Sunday, February 11, 2007

February 11, 1731, O.S.:

George Washington's Birthday, Old Style

As a lad and a young man, George Washington marked the anniversary of his birth on the 11th of February. That was what the calendar said when he was born. Great Britain and her colonies were using the Julian calendar in those days, 11 days behind the Gregorian calendar, and moreover dating the New Year from March 25. Hence he was born on Febuary 11, 1731, according to contemporary reckoning.

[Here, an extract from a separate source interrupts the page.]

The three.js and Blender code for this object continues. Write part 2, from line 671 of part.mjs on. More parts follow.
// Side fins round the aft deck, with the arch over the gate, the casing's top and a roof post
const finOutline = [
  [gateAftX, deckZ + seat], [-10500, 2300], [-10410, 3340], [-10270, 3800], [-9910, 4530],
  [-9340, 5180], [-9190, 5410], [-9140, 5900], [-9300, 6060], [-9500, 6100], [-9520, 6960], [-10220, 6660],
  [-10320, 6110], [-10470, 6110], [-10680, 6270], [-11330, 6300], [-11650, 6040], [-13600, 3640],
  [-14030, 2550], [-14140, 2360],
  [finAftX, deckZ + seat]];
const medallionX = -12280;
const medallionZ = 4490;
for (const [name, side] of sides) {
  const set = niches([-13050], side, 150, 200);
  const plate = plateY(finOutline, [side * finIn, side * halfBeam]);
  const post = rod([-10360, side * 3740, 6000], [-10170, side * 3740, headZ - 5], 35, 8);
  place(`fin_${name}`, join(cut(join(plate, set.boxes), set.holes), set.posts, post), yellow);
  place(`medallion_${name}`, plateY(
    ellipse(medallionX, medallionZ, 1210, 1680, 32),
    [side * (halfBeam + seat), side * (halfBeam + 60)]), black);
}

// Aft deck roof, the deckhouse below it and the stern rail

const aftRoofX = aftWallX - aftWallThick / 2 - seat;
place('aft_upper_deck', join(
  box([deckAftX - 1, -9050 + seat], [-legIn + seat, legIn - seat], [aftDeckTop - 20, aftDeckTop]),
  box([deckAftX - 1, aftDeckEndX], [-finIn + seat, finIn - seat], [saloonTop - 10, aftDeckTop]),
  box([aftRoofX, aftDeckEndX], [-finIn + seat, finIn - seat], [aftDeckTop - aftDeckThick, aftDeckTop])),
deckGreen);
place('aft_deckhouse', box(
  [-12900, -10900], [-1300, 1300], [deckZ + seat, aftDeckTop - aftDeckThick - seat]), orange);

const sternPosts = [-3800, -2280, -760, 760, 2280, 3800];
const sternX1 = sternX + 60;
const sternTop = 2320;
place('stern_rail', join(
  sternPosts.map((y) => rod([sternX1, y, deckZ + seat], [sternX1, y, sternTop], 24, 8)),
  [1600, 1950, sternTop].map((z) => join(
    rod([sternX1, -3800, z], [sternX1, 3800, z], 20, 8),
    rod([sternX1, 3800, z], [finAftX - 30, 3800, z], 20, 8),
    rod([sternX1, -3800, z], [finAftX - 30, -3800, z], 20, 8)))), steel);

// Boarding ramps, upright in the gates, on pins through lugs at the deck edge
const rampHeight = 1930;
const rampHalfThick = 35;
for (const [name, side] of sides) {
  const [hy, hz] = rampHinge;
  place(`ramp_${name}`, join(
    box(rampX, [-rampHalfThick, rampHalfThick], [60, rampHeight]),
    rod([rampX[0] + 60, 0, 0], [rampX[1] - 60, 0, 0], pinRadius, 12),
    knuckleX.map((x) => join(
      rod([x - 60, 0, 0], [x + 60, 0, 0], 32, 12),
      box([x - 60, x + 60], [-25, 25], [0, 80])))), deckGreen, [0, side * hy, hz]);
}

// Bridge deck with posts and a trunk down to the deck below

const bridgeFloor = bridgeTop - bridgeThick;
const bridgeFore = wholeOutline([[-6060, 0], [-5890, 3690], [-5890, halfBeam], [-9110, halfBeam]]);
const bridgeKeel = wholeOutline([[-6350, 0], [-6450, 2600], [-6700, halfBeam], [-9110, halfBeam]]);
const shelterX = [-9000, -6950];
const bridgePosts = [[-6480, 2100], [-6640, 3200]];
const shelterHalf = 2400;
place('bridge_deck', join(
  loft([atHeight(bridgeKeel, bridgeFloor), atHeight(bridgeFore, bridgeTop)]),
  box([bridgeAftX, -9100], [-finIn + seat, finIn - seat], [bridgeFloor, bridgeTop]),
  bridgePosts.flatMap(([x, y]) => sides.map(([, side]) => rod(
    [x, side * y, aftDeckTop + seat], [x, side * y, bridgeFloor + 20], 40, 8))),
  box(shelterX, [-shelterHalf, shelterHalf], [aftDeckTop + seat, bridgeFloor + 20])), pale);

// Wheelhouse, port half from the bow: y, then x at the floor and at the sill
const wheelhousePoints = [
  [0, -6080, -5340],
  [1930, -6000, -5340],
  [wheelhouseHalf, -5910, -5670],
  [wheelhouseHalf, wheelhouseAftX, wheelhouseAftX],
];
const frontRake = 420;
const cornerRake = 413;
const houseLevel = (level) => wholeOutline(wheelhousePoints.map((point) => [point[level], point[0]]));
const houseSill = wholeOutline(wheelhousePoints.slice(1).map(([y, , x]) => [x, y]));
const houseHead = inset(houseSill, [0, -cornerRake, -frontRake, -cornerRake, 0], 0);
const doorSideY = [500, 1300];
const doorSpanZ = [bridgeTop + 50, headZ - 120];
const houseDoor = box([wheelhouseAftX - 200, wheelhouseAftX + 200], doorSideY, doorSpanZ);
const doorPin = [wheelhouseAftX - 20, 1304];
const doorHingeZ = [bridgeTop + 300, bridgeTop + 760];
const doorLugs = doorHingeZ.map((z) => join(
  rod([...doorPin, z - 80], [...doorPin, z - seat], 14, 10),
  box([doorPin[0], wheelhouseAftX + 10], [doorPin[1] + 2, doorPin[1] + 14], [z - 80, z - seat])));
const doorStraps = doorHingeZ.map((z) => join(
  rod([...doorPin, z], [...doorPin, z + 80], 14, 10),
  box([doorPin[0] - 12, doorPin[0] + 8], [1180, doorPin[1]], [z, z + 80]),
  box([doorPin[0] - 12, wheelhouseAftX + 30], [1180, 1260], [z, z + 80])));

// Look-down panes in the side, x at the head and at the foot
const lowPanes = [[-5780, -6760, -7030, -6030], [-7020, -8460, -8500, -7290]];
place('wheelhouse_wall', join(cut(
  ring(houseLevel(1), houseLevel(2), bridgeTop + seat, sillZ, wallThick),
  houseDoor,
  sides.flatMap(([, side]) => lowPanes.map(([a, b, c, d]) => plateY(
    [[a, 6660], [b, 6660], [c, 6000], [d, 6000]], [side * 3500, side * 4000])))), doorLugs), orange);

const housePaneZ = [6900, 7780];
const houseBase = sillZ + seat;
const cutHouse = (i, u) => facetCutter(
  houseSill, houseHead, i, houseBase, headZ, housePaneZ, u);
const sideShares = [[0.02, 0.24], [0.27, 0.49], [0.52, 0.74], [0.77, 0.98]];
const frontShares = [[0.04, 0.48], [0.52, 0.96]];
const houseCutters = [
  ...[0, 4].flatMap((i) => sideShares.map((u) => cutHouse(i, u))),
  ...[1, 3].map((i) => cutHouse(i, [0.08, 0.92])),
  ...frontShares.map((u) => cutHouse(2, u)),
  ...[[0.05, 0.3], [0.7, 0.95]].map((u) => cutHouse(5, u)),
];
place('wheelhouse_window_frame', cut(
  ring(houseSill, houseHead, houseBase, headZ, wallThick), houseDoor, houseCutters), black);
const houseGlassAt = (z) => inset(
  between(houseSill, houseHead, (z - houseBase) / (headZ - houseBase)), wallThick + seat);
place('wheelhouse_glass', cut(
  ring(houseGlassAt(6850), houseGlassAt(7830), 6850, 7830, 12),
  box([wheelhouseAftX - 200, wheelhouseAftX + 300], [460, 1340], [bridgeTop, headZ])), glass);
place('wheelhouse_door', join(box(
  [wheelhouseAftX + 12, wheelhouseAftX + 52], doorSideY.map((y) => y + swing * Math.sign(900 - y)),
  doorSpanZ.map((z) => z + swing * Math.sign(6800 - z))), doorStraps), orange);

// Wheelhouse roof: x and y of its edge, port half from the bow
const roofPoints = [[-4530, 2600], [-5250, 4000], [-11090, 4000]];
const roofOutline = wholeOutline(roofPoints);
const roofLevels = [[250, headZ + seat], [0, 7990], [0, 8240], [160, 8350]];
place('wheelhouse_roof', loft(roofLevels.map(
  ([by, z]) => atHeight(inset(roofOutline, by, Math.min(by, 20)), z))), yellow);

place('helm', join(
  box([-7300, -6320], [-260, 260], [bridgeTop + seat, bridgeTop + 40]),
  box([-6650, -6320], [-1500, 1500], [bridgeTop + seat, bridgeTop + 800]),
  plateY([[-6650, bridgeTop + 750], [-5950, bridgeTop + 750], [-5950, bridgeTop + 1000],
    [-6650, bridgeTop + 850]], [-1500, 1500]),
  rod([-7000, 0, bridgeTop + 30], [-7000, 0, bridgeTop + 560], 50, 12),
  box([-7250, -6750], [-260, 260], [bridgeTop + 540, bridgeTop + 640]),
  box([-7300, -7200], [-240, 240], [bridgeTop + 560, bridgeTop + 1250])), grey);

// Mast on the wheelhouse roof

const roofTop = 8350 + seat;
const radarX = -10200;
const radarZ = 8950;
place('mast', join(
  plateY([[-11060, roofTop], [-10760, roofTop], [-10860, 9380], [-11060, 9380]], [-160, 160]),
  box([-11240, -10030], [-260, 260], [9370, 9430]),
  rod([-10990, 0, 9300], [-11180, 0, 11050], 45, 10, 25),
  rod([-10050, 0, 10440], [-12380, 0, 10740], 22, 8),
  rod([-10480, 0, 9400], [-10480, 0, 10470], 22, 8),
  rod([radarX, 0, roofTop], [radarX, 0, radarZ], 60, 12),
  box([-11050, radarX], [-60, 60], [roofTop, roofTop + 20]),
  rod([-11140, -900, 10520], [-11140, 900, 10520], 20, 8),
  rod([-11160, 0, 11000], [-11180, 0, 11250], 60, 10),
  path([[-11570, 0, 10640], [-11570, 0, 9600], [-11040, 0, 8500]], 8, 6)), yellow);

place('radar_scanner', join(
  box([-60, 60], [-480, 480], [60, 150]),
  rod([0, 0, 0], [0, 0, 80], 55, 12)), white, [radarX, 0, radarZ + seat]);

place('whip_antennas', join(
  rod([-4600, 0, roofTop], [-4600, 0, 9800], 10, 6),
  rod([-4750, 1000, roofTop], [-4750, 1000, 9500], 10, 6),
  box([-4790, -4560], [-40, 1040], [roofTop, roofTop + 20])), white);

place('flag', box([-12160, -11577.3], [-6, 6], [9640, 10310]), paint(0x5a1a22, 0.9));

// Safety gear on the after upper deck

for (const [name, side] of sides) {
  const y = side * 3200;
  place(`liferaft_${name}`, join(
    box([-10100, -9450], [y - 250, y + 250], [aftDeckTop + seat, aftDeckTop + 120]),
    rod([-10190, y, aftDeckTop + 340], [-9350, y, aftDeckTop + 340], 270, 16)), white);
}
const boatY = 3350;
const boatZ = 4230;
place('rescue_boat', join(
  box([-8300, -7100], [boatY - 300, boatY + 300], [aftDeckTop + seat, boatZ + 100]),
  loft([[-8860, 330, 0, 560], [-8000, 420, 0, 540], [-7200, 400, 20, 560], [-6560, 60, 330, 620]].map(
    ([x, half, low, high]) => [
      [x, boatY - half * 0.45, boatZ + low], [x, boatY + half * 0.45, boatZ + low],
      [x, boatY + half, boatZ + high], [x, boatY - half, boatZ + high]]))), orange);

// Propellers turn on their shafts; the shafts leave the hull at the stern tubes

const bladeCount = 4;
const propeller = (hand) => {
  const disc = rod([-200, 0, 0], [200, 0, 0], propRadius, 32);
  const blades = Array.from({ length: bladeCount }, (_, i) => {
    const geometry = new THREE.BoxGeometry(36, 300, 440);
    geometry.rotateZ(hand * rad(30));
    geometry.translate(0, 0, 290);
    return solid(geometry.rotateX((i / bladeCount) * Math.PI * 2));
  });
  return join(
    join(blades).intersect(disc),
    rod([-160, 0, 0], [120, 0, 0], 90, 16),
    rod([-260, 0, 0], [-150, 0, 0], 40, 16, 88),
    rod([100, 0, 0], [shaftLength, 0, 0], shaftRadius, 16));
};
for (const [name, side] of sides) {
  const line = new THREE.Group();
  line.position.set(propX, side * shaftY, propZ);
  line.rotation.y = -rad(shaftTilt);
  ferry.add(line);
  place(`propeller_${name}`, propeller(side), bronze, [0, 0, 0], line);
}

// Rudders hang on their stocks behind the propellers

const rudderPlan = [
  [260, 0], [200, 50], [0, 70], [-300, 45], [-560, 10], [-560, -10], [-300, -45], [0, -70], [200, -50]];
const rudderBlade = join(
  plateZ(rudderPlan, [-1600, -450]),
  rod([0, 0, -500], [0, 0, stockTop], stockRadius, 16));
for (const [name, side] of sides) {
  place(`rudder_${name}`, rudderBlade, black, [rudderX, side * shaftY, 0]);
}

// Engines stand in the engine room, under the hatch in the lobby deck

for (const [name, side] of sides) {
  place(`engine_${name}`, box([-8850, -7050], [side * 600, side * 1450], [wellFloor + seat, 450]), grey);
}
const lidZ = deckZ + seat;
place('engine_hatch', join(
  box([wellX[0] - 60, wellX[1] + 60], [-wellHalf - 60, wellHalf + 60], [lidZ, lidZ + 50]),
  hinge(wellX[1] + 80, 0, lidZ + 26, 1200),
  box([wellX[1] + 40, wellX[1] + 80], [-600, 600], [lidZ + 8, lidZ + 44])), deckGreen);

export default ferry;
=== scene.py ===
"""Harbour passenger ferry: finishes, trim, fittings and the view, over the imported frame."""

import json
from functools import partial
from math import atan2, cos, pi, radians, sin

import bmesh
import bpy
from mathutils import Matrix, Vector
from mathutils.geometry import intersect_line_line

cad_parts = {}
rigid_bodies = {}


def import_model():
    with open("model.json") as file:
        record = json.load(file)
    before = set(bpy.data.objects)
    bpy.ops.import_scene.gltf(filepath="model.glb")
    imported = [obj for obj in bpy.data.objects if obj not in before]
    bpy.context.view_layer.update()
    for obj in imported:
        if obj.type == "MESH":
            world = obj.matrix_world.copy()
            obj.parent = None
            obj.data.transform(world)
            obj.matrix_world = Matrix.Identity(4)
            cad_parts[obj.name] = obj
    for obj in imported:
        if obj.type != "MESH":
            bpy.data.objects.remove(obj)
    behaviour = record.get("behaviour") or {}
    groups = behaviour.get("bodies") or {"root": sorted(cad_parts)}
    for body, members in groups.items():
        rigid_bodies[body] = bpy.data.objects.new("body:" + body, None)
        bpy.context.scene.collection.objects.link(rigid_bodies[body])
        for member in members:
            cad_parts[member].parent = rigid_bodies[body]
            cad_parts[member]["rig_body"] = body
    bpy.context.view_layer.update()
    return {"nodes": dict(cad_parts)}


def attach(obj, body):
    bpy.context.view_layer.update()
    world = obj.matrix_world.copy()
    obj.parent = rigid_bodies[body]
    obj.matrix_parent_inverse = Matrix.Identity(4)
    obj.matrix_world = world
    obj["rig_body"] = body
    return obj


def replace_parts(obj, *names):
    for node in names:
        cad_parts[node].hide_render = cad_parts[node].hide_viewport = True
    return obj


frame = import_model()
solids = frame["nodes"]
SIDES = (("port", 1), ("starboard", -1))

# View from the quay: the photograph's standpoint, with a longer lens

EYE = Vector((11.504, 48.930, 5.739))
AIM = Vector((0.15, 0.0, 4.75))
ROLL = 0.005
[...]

By the early 18th century, the British use of the Julian calendar was at odds with much of the Continent, which used the Georgian. In writings of the period, very often dates were dual: O.S. and N.S. for Old Style and New Style. Washington's birthday, then, would have been February 22, 1732 N.S. and February 11, 1731 O.S. Both were correct.

In 1751, Parliament finally got around to aligning Britain with the Gregorian calendar, as well as moving New Year's Day to January 1, effective in 1752. This site isn't the place for a detailed discussion of the history of the Julian and Gregorian calendars, but much more can be found about the change in British dating systems here and (amazing what's on the Internet) the text of the act of Parliament that made the change.

Some sources say Washington continued to celebrate February 11, others that he made the switch to be mathematically correct. In any case, New Style has won out in the long run, and school kids learn (or ought to) that Washington's birthday is February 22. But on the 11th, there should be a nod to the original birthdate of the Father of Our Country.

1 comment:

Anonymous said...

An interesting picture of George Washington, wearing the uniform of an officer (as he was) in the pre-revolutionary Virginia militia. Note the gorget, worn by officers at the time as badge of rank. This man, it says, holds the king's commission. While reading about gorgets, I was interested to learn that what appears to be a crescent moon on the South Carolina flag might - sources vary - be a representation of the gorget worn, possibly as a cap badge, by the South militia during the Revolution.